When looking at the average earnings for Black men versus the average earnings for White men, the gap steadily improved from the 1940s until the mid-1980s. Then, the trend reversed. So much so that by 2015, the gap had widened back to 1950s levels.

Charles attributes at least some of this lack of progress to an educational attainment gap. While ending segregation and the Civil Rights Movement led to better education for Blacks as a group, African-Americans are still playing catchup compared with whites as a whole. Meanwhile, the educational requirements for a decent middle-class job keep getting higher.

For instance: In 1940, when factory jobs were an entry into the middle class, fewer than 10 percent of Black men had completed high school while 28 percent of White men had. By 2014, rates for both races were near 90 percent, but college completion rates are still starkly different. More than one-third of White men have completed college while just 17 percent of Black men have.

Research shows that Black men experience the most severe underrepresentation in the field of “construction, extraction, and maintenance,” which tends to be low-education-credentialed but which pays wages that are significantly higher than in the service sector. Black men are overrepresented in the lower-paying service sector.
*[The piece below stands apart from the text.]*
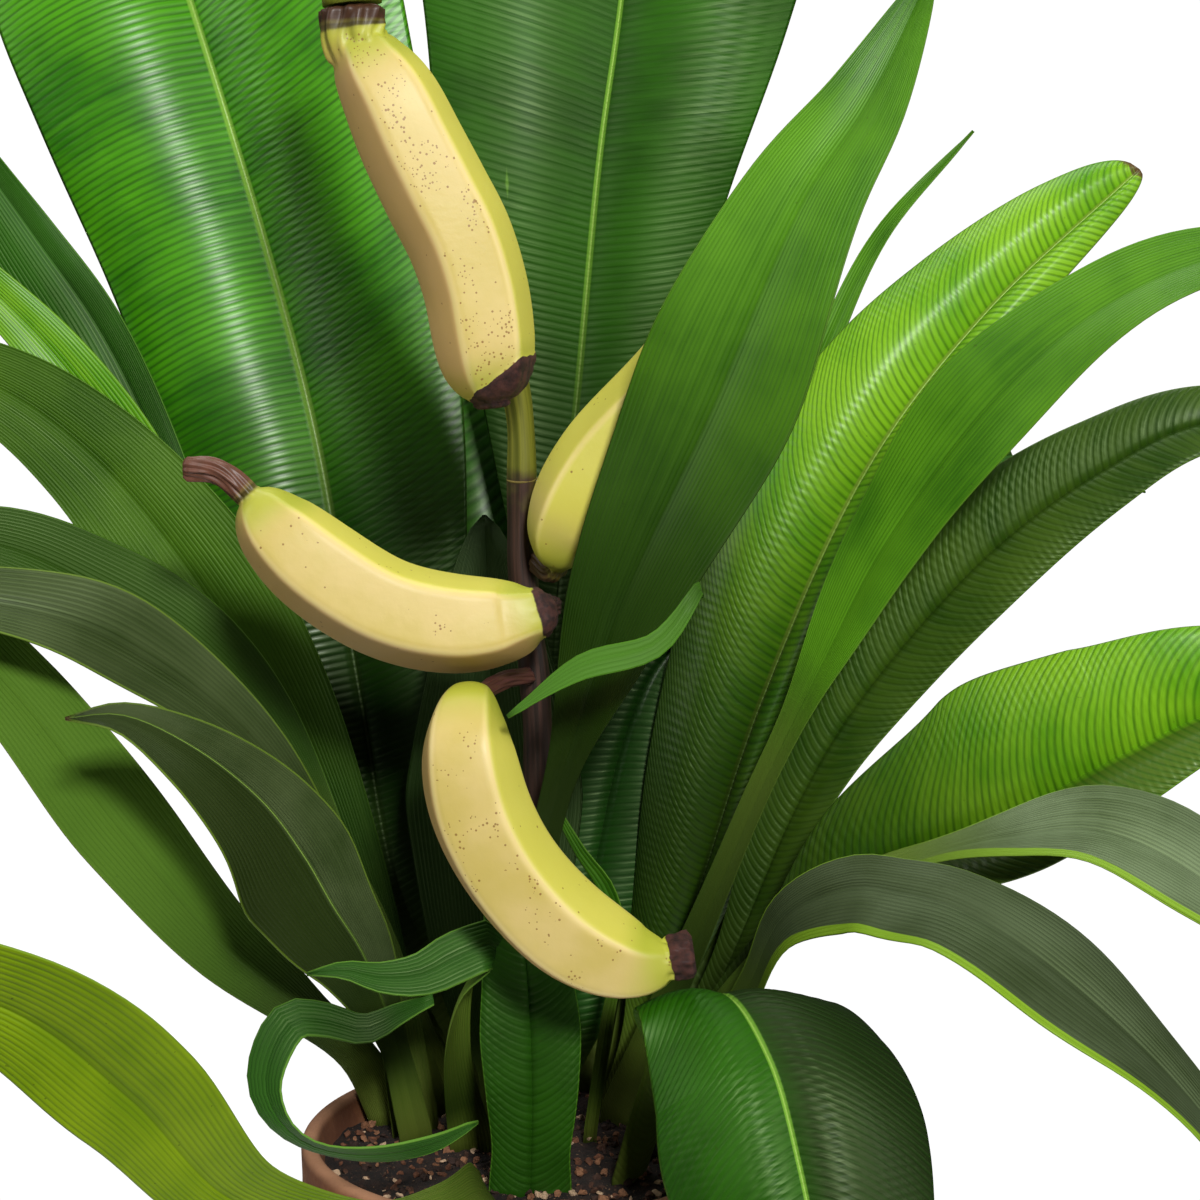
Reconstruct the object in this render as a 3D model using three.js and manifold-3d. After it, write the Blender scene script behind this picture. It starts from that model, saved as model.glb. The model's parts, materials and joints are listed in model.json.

Another example of this occupational segregation can be found in upper management. Black men are “very underrepresented” as chief executives and legislators, although they tend to be “at least proportionally represented in a variety of managerial-type occupations.”

Are limited resources a factor?

One of the prominent reasons given for income disparity among Blacks and Whites is the difference in the neighborhoods they grow up in. However, disparities persist even among Black and White children who grow up on the same block.

Differences in neighborhood-level resources, such as the quality of schools, cannot explain the inter-generational gaps between Black and White boys by themselves. Studies have even compared data from some of the best metro areas for economic mobility for low-income Black boys to ones for low-income White boys. They found that Black-White disparities exist in virtually all areas and neighborhoods.

Black males from two-parent homes

When researchers compared outcomes for Black and White men who grew up in similar households with both parents and similar levels of income, wealth and education, they found that Black men still had substantially lower incomes in adulthood. Their conclusion was that “family characteristics play a limited role in explaining the gap.”

And growing up in a high-income family provides no cushion from these disparities either. The study found that black children with rich parents are almost as likely to fall back into poverty as they are to remain rich. By contrast, white children born to wealthy parents are five times more likely to stay there.

A Silver Lining?

While the odds remain somewhat bleak for African American males collectively, high-earners have made great strides in closing the income gap with their white counterparts over the decades. As for the others, only time will tell.